Then, as soon as we were alone, we broached the subject of the efforts in which we were respectively engaged. I had not then heard any of Egidy’s public speeches, but even in his conversation words flowed warmly and eloquently from his lips. He was so completely penetrated with his ideas, his plans, his hopes, that he uttered what he was full of. Such an utterance were his speeches also, as I afterward discovered; only in them he spoke with an exceptionally loud, clear, and deliberate utterance, and was often carried to heights of eloquence by his inward fire. In the drawing-room, of course, he spoke gently and more simply, but still with ever logical fullness of thought, always consistent with himself. We now let him know our ideas and aims also. The peace cause Egidy had not yet included in his programme, although theoretically he agreed with us.
The next day we visited him in his home. A beautiful, harmonious family circle. A congenial wife—born Princess of something, I have forgotten the name—and ten children. To be sure, not all ten were at home. The oldest son was serving in the navy; one daughter was studying in Sweden; but at any rate there was a fine bunch of Egidy children present, and all seemed to worship their father. One of the daughters acted as his secretary. Charming hours those were which we spent in the plainly furnished home in eager speech and reply, in which the wife and the older children took part, about the loftiest aims of human struggle and labor,—reconciliation, peace, consecration of life. “We are pulling on different ropes,” said Egidy to us, “but it is the same bell.”
Later, when on the occasion of his candidacy I wrote to him how desirable it was that such servants of the community, such thinkers who stood above narrow party interests, should be members of the popular assembly, and how different everything would then at once be, he wrote back to me:
Everything will not be different at once, but gradually—of course; but the tempo decides. “Gradually” everybody says; the point is whether it is slow step by numbers—One—back again—One—back again—Twooooo (you surely know something of the drillground?) or, of course, rather livelier, try even a bit of quick step for aught I care—no need that it be a double quick with tambours battants. And it is coming. It has to come. What phases we may still have to pass through I would not say, in view of the latest phenomena in our public life. As yet I still do not believe in a bloody settlement. The incoming of the new view of the world will come about, not without tears and outcries, but still as a natural process, as a birth.
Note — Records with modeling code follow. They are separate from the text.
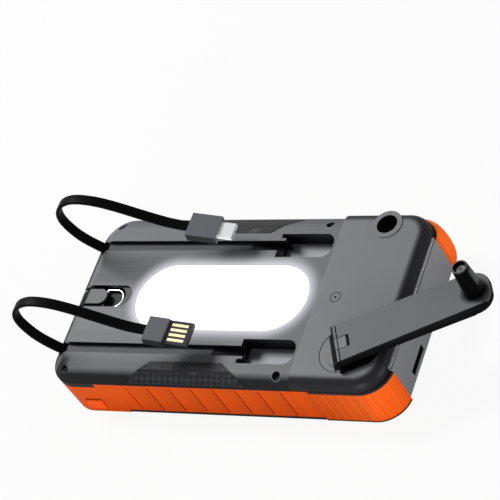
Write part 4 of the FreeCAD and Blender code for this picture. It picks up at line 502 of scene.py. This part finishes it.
def orange_rubber(look):
    """Soft orange rubber: painted shade across the ribs, in the guard's grooves and on the lower
    edge, painted light on the crank end, in the corner grooves and on the corner pad, grain, pale
    scuffs.
    """
    finish = Finish("orange_rubber")
    x, z = finish.x, finish.z
    grain = finish.noise(3.0, 3.0)
    scuff = finish.noise(0.35, 4.0, (1.0, 1.0, 3.0)).rise(0.62, 0.75)
    # Painted light: the orange gets brighter towards the crank end.
    crank_end = x.rise(44, 76)
    bumper = x.band(-44.6, -43.6, 40, 41)
    # Painted shade: each bumper rib goes darker across its pitch.
    rib_shade = (x - RIB_START).fold(RIB_PITCH) / RIB_PITCH
    guard = x.band(45, 46, 71.5, 72.3)
    # Painted shade across each of the guard's ribs, and in the grooves below.
    guard_rib = (x - GUARD_START).fold(GUARD_PITCH) / GUARD_PITCH
    groove = guard * guard_rib.near(0.5, 0.04, 0.11)
    from_corner = finish.from_corner(*PAD_MIDDLE)
    # Painted light in the corner guards' grooves, against their shade.
    corner_groove_light = from_corner.fall(13.1, 13.35) * x.rise(-62, -60)
    # Painted highlight on the corner pad.
    pad = from_corner.rise(13.6, 14.2)
    # Painted shade along the lowest edge of the crank end's rubber.
    foot_shade = z.fall(0.7, 1.2) * x.rise(40, 50)
    tone = finish.coats(
        look.rubber,
        (z.fall(1.0, 21.0), look.rubber_low),
        (crank_end, look.rubber_painted_light),
        (scuff * 0.14, look.rubber_scuff),
    )
    tone = finish.shaded(
        tone,
        (finish.noise(0.09, 3.0), 0.94, 1.05),
        (rib_shade * bumper + guard_rib * guard, 1.04, 0.86),
        (groove, 1.0, 0.92),
        (foot_shade, 1.0, 0.04),
        (corner_groove_light, 1.0, 1.1),
        (corner_groove_light * crank_end, 1.0, 1.2),
        (pad, 1.0, 1.3),
    )
    return finish.close(
        Base_Color=tone,
        Roughness=(grain - 0.5) * 0.16 + 0.6,
        Specular_IOR_Level=0.1,
        Normal=finish.bump(grain * 0.1 - groove, 0.15),
    )


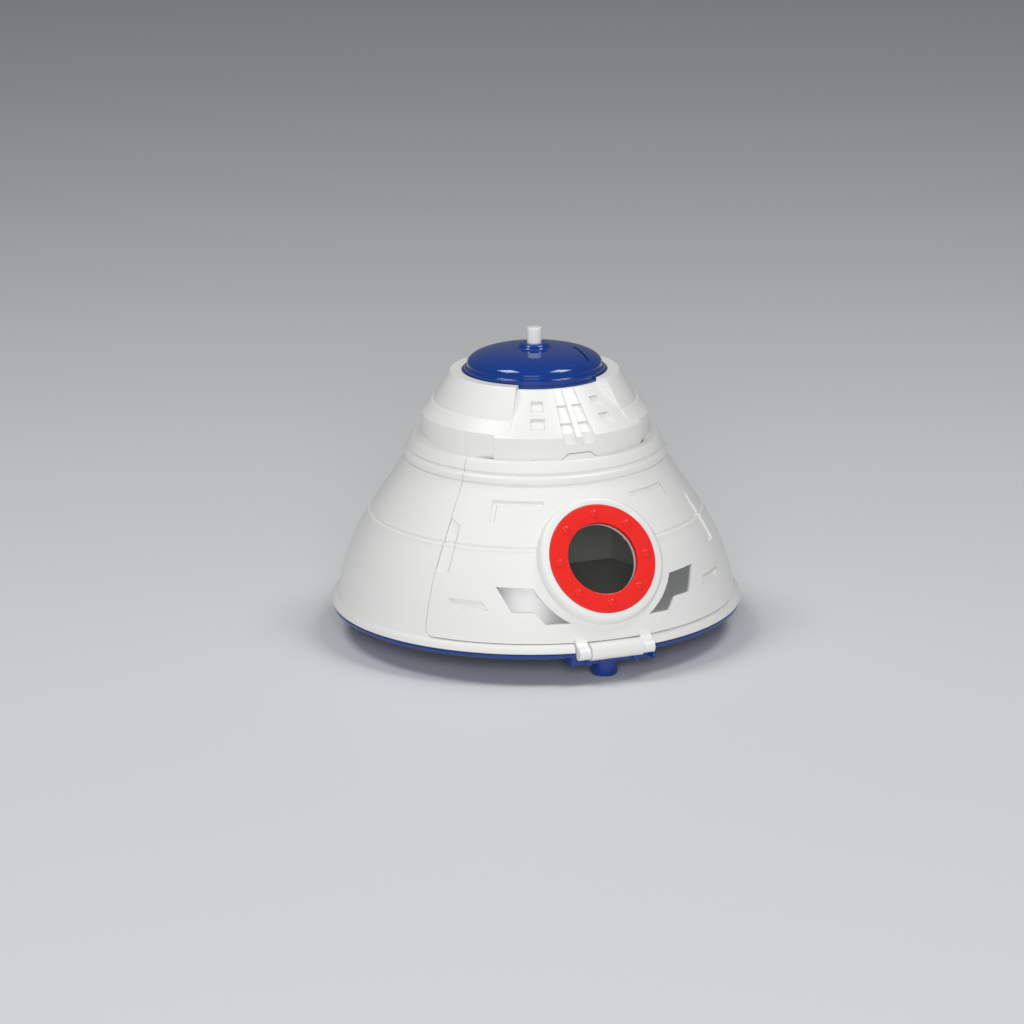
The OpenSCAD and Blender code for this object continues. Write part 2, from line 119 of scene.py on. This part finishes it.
# %% Floor, world and lights
bpy.context.scene.view_settings.view_transform = "Standard"

bpy.ops.mesh.primitive_plane_add(size=8, location=(0, 0, 0))
floor = bpy.context.object
floor.name = "floor"
floor_paint = bpy.data.materials.new("floor_paint")
floor_paint.use_nodes = True
floor_shader = floor_paint.node_tree.nodes["Principled BSDF"]
floor_shader.inputs["Base Color"].default_value = (0.72, 0.73, 0.74, 1)
floor_shader.inputs["Roughness"].default_value = 0.7
floor.data.materials.append(floor_paint)

world = bpy.data.worlds.new("studio")
bpy.context.scene.world = world
world.use_nodes = True
world.node_tree.nodes["Background"].inputs["Color"].default_value = (0.94, 0.97, 1, 1)
world.node_tree.nodes["Background"].inputs["Strength"].default_value = 0.17

VIEW_TURN = math.atan2(CAMERA_AT.x, -CAMERA_AT.y)  # lights are placed as the camera sees them
LIGHTS_AIM = Vector((0, 0, 0.06))


def softbox(name, right, towards, up, size, power):
    """A square area light that looks at the toy. Lengths are metres, the power is in watts."""
    place = Vector((right, -towards, up))
    place.rotate(Matrix.Rotation(VIEW_TURN, 3, "Z"))
    bpy.ops.object.light_add(type="AREA", location=place)
    lamp = bpy.context.object
    lamp.name = name
    lamp.data.size = size
    lamp.data.energy = power
    lamp.rotation_euler = (LIGHTS_AIM - place).to_track_quat("-Z", "Y").to_euler()
    return lamp


lamps = [softbox("softbox_left", -0.51, 0.10, 1.05, 0.38, 4.0),
         softbox("softbox_right", 0.51, 0.10, 1.05, 0.38, 3.8),
         softbox("card_front", -0.16, 1.70, 0.68, 0.8, 2.6),
         softbox("fill_front", 0.02, 1.60, 0.54, 0.6, 12.5)]
lamps[-1].visible_glossy = False  # its image would be a hard bright patch in the dome
print("lights:", [lamp.name for lamp in lamps])

# %% [markdown]
# ## Effects that several finishes share
# Moulded plastic is never quite even. Its gloss changes a little over a few centimetres, its skin
# has a fine grain and a soft orange peel, its colour drifts, and a few specks of dust lie on it.
# Each effect is a node group, so every finish can use it with its own strength. A group gives out
# colours, values and normals, and the shader stays in the material.


# %% Tools for node groups
def new_group(name, inputs, outputs):
    """A node group with its sockets. inputs and outputs are (name, kind, value)."""
    group = bpy.data.node_groups.new(name, "ShaderNodeTree")
    for title, kind, value in inputs:
        socket = group.interface.new_socket(name=title, in_out="INPUT", socket_type=kind)
        if value is not None:
            socket.default_value = value
    for title, kind, _ in outputs:
        group.interface.new_socket(name=title, in_out="OUTPUT", socket_type=kind)
    entry = group.nodes.new("NodeGroupInput")
    result = group.nodes.new("NodeGroupOutput")
    return group, entry, result


def add_node(tree, kind, **settings):
    """Adds a node and sets its properties and its unlinked inputs by name."""
    made = tree.nodes.new(kind)
    for key, value in settings.items():
        if key in made.inputs:
            made.inputs[key].default_value = value
        else:
            setattr(made, key, value)
    return made


FLOAT, COLOUR, VECTOR = "NodeSocketFloat", "NodeSocketColor", "NodeSocketVector"
print("kinds of socket:", FLOAT, COLOUR, VECTOR)


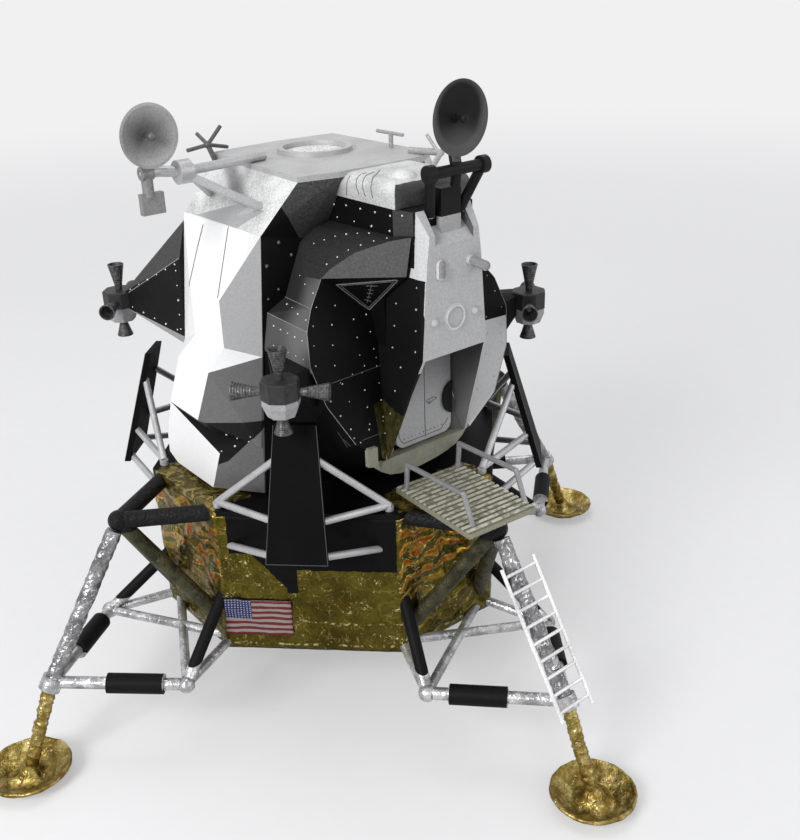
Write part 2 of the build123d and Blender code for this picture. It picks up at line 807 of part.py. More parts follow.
def antenna_arm():
    """Arm out over the starboard bay, with a drum, two struts and a pin at its end."""
    rod_start = (-9.6, arm_y + 1.4, roof_z + arm_root_dia / 2 - 0.02)
    drum = (drum_x, arm_y - drum_ahead, arm_z - drum_below)
    drum_from = (drum_x + drum_length / 2, drum[1], drum[2])
    drum_to = (drum_x - drum_length / 2, drum[1], drum[2])
    boss_from = boss_length / 2 + running_gap - dish_place
    arm = tube(rod_start, drum, arm_root_dia)
    arm += tube(drum_from, drum_to, drum_dia)
    stub_end = (boss_from + 1.0, arm_y, arm_z)
    arm += bent_tube([drum, stub_end, (boss_from, arm_y, arm_z)], arm_dia)
    arm += tube(stub_end, (-dish_place - boss_length / 2, arm_y, arm_z), pin_dia)
    arm += tube((drum_x - 0.5, drum[1], drum[2]), (-15.2, -8.3, 82.2), arm_strut_dia)
    arm += tube((-15.6, -7.9, 82.6), (-16.3, -1.2, 79.4), arm_strut_dia)
    arm += tube((drum_x + 0.6, drum[1], drum[2]), (-15.1, 6.6, 82.0), arm_strut_dia)
    return arm - roof_shape - mid_shape - starboard_bay


def dish_antenna():
    """Dish, its stem, the boss on the arm's pin and the flat weight below."""
    stem_x = -dish_place
    centre = (stem_x, arm_y - dish_ahead, arm_z + dish_rise)
    antenna = facing(centre, 0, 0) * dish(dish_radius, dish_depth, dish_wall)
    stem_top = (stem_x, arm_y, centre[2])
    bowl_back = (stem_x, centre[1] + dish_depth - 0.2, centre[2])
    antenna += bent_tube([(stem_x, arm_y, arm_z), stem_top, bowl_back], stem_dia)
    antenna += tube((stem_x, arm_y, arm_z), (stem_x, arm_y, arm_z - weight_top - 0.5), stem_dia)
    left = stem_x + weight_inboard - weight_width / 2
    back = arm_y + weight_thick / 2
    bottom = arm_z - weight_top - weight_height
    antenna += box(left, left + weight_width, back - weight_thick, back, bottom, arm_z - weight_top)
    half = boss_length / 2
    antenna += tube((stem_x - half, arm_y, arm_z), (stem_x + half, arm_y, arm_z), boss_dia)
    bore = tube((stem_x - 9, arm_y, arm_z), (stem_x + 9, arm_y, arm_z), pin_dia + 2 * running_gap)
    return antenna - bore


def radar_yoke():
    """Two arms with end caps and the shaft between them, and the box on the panel's top."""
    reach = radar_half + cap_length / 2
    yoke_feet = {-1: yoke_foot_starboard, 1: yoke_foot_port}
    yoke = tube((radar_x - reach, radar_y, radar_z), (radar_x + reach, radar_y, radar_z), pin_dia)
    room_half = radar_half + running_gap
    room = tube(
        (radar_x - room_half, radar_y, radar_z),
        (radar_x + room_half, radar_y, radar_z),
        pin_dia + 2 * (2 * running_gap + sleeve_wall),
    )
    for side in (-1, 1):
        inner = radar_x + side * (radar_half + running_gap)
        outer = inner + side * cap_length
        middle = (inner + side * cap_length / 2, radar_y, radar_z)
        yoke += tube((inner, radar_y, radar_z), (outer, radar_y, radar_z), cap_dia)
        yoke += tube(middle, (yoke_feet[side], -29.2, 82.4), yoke_dia) - room
    yoke += box(-1.3, 2.3, -30.3, -28.1, 80.0, 86.0)
    return yoke - panel_shape - cabin_shape


def radar_antenna():
    """Radar dish, its stem and the sleeve that turns on the yoke's shaft."""
    centre = (radar_x, radar_y - radar_ahead, radar_z + radar_rise)
    antenna = facing(centre, 0, 0) * dish(radar_radius, dish_depth, dish_wall)
    stem_top = (radar_x, radar_y + 1.4, radar_z + radar_rise - 0.8)
    antenna += tube((radar_x, radar_y, radar_z), stem_top, stem_dia)
    antenna += tube(stem_top, (radar_x, radar_y, centre[2]), stem_dia * 0.8)
    antenna += tube((radar_x, radar_y, radar_z), (radar_x, radar_y + 0.3, radar_z - 2.2), yoke_dia)
    start = (radar_x - radar_half, radar_y, radar_z)
    end = (radar_x + radar_half, radar_y, radar_z)
    antenna += tube(start, end, pin_dia + 2 * (running_gap + sleeve_wall))
    bore = tube((radar_x - 9, radar_y, radar_z), (radar_x + 9, radar_y, radar_z), pin_dia + 2 * running_gap)
    return antenna - bore


def small_antennas():
    """Crossed rods aft, a T-shaped rod on the roof and rods beside the fairing."""
    centre = (-12.8, 10.0, 88.6)
    rods = tube((-12.0, 9.2, 85.6), centre, 0.8)
    for end in ((-10.3, 10.0, 91.1), (-16.4, 10.0, 88.2), (-12.8, 13.0, 89.9), (-7.8, 12.8, 87.3)):
        rods += tube(centre, end, 0.6)
    rods += Pos(*centre) * Sphere(0.6)
    rods += tube((9.5, -6.9, roof_z - 0.2), (9.5, -6.9, 89.3), 0.7)
    rods += tube((9.5, -3.6, 89.35), (9.5, -9.8, 89.35), 0.55)
    rods += tube((8.6, -12.4, roof_z + 0.35), (8.8, -19.4, 88.0), 1.0)
    rods += tube((8.7, -18.6, 88.0), (8.7, -16.2, 90.2), 0.5)
    rods += tube((8.8, -19.2, 88.0), (4.6, -21.8, fairing_z - 0.3), 0.8)
    return rods - roof_shape - fairing_shape - mid_shape


nodes["antenna_arm"] = antenna_arm()
nodes["dish_antenna"] = dish_antenna()
nodes["radar_yoke"] = radar_yoke()
nodes["radar_antenna"] = radar_antenna()
nodes["small_antennas"] = small_antennas()

for name, shape in nodes.items():
    export_step(shape, "parts/" + name + ".step")
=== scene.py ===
import math

import bmesh
import bpy
from mathutils import Matrix, Vector, noise


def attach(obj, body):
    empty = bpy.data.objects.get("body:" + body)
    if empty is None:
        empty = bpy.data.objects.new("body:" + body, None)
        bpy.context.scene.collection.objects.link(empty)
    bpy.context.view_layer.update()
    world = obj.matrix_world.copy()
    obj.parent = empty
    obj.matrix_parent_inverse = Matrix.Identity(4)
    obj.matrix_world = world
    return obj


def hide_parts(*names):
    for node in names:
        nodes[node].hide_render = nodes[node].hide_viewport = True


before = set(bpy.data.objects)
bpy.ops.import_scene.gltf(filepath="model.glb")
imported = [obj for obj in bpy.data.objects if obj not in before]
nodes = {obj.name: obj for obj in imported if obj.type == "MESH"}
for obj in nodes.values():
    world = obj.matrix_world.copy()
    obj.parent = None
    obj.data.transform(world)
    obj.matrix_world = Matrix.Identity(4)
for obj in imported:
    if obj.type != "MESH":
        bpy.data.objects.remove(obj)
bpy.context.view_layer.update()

MM = 0.001
DIAGONAL = math.sqrt(0.5)
LEGS = {"front": -90, "starboard": 180, "aft": 90, "port": 0}
CORNERS = {"port_aft": 45, "starboard_aft": 135, "starboard_front": 225, "port_front": 315}
AFT_SIDES = {"starboard_aft": -1, "port_aft": 1}
SCENE = bpy.context.scene
SCENE.view_settings.view_transform = "Standard"

# Camera at the photograph's angle: its aim and distance in mm, its angles in degrees
CAMERA_AIM, CAMERA_DISTANCE = Vector((9.15, -7.43, 41.15)), 177.2
CAMERA_TURN, CAMERA_RISE, CAMERA_ROLL = 39.23, 24.86, -1.77
LENS, SENSOR = 44.07, 36.0
NEAREST, FARTHEST = 0.005, 20.0

# The studio: its floor in metres, where that fades in mm, and the colours of backdrop and plain light
FLOOR_HALF, FLOOR_DROP = 4.0, 0.00005
FADE_START, FADE_END = 90.0, 700.0
BACKDROP = (0.88, 0.88, 0.89)
STUDIO_LIGHT = (0.46, 0.465, 0.48)

# Foil round the lower stage: out to a leg face, half a leg face's width, foot and top, in mm
FOIL_REACH, FOIL_HALF = 29.4, 9.55
FOIL_LOW, FOIL_HIGH = 14.1, 38.15
FOIL_FOLD, FOIL_SEED = 3.4, 1
LEG_FACE_DEPTH, DIAGONAL_DEPTH = 0.62, 0.34

# Decal on the near diagonal face, in mm: its left end along the face, its foot, its size and its place
FLAG_LEFT, FLAG_FOOT = -13.95, 16.9
FLAG_LENGTH, FLAG_HEIGHT = 10.7, 6.5
FLAG_OUT, FLAG_THICK = 27.79, 0.12

# Places that paint follows, in mm
RING_FLOOR = (0.0, 0.0, 87.3)
DISH_MIDDLE = (-29.4, -4.2, 93.4)
RADAR_MIDDLE = (0.35, -31.9, 95.9)
BADGE_LEVEL, BADGE_RADIUS = 68.1, 1.75
BAY_WAIST_LOW, BAY_WAIST_HIGH = 46.7, 51.9
KNEE_REACH, KNEE_ACROSS = 39.1, 13.1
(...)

You speak of my working power. Well, yes, I have working power and creative impulse, and how I yearn to be able to bring both “immediately” into service. Inwardly I am so well prepared and equipped that at a second’s notice I could take up my duties. I am sure of myself. If one chooses to speak at all of a value which I may be supposed to represent (as your words do in such a wonderfully pretty way), this value can only be seen in the future. Many have already spoken and written, but if they were put before the “doing” they gave out; they made miserable compromises with shallow unchangeableness and other wretched notions. Honesty, concord, the bringing into concord of preaching and practice, is what the business means for me. And in this matter I will not yield a hair’s breadth from my apprehension of the truth.
On our return from Hamburg, where we had gone after my Berlin address, we stopped in Berlin (as has already been mentioned) for only an hour at the railway station. Thereupon Egidy wrote me the following letter, which also I will put on record here because it shows so very clearly how Egidy conceived of his busy work and of a possible coöperation with me:
Berlin, N. W., Spenerstrasse 18, May 11, 1892
Highly honored Lady:
You passed through Berlin and we knew nothing about it, when we had been taking so much pleasure in the anticipation and planning everything so as to enjoy, if possible, a few more hours of interchange of thought with you and Herr von Suttner.
For in truth I had my heart very much set on it. I would gladly have anchored our acquaintance on a ground that might be fruitful for the community. We must act (operate) on one set of principles. Guerrilla warfare of individuals, or even of groups, must be superseded by a systematic action of all under one controlling idea, with each one conscious of the object to be attained. The heads of all columns must now appear on the battlefield; those who always do nothing but talk of religion, Christianity, and the Church, without being honest men or thinking of their brothers,—those we leave to march in circuit around the battlefield as they have been doing in the past. Our idea is the conquest, not merely the combating, of the old view of the world; the new appears to me under the name “Christianity,” to you under the name “Humanity.” That ought not to separate us, however, but should make the one complement the other. Perhaps, too, with the meaning which I give to the concept “Christianity,” “Humanity brought closer to the Godhead,” you may be able to accept the word. For the success of our endeavors, and that is the only point that concerns us, the word “Christian” is indispensable. Yes, the circles that you already have will be content with the word “Man”; but millions will not accept it.